The reason for the Electoral College was because the founders feared a true democracy, and wanted to put an extra layer of protection between a popular vote and the election of a President. In his book American Democracy Alexis de Tocqueville called this "the tyranny of the majority". The founders distrusted too much power in the hands of one person, and the executive branch is the only branch of our government which rests in the hands one man. Therefore it is the only office which is not elected by a popular vote.
As for situations like the 2000 election where Gore won the popular vote, but lost the election to GWB, this was not so much a problem with the EC itself, since electors are most often loyal to the party who appointed them, but rather how the individual states apportion those electors. In every state but Maine and Nebraska, electors are awarded on a winner-take-all basis. So if a candidate wins a state by even a narrow margin, he or she wins all of the states electoral votes.
The Electoral College was not the only Constitutional limitation on direct democracy, but we have discarded most of those limitations, mostly for the best. Senators were initially appointed by state legislatures, while representatives were elected by popular vote. This gave each state government its own representation, but the 17th Amendment made senators subject to direct election. There was a lot of insight that the founders gave us in the constitution, and this change is in my mind a mistake, which I hope is not repeated with elimination of the EC.

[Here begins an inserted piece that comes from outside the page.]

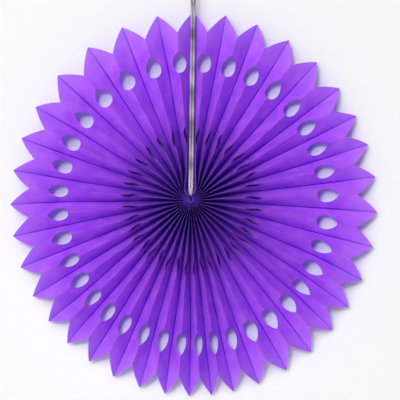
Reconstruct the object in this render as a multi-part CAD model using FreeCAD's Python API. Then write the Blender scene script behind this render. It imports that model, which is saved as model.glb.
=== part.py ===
import FreeCAD, Part
import math
import os

# A paper fan rosette: one long strip of tissue card, pleated, die cut at every second fold, and
# opened round into a full circle. A thread through the inner end of every panel binds the core,
# and a doubled cord, knotted to that thread, lies in the top pleat and hangs the fan from a hook.
# The fan faces -Y, +Z is up, and the origin is the inside top of the cord's loop, on the hook.

# The paper strip
PETALS = 37  # points round the rim, with a panel on each side of every point
STRIP_WIDTH = 123.5  # from the bound inner edge to the tips
PAPER = 0.12  # thickness of the card
FOLD_REACH = 1.6  # the most that a fold's two faces stand apart along Y, where the pleats close up

# How the strip stands when it is opened
CORE_RADIUS = 0.8  # the inner edges stand this far from the centre
RIM_HALF_BREADTH = 122.1  # through the tips
RIM_HALF_HEIGHT = 127.8
RIM_SHIFT_X = 2.0  # the middle of the rim, from the middle of the core
RIM_SHIFT_Z = -3.5
TOP_TIP = 90.0  # direction of the first tip, before the uneven spread, in degrees
SPREAD_MEAN = 2.65  # the pleats aren't drawn round evenly: wide at the upper left, tight below
SPREAD_WAVES = (  # times round the circle, cosine part and sine part in degrees
    (1, -0.87, 10.81), (2, -1.40, -1.48), (3, -0.66, 0.25),
    (4, -0.22, -0.41), (6, 0.0, -0.66), (7, -0.24, 0.0),
)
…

Other examples of Constitutional limits on direct democracy that have been eliminated, and for good reason, were that states could ban women from voting, and slaves were only counted as three-fifths of a person. The 14th Amendment abolished the three-fifths rule and granted (male) former slaves the right to vote, while the 19th Amendment gave women the right to vote.
So limiting true democracy is not unusual in the Constitution, and some of it was smart. We are a Republic, because in a true democracy the will of the majority will nearly always trample the rights of the minority. We can all see how well our directly elected representatives follow the will of the people, can't we?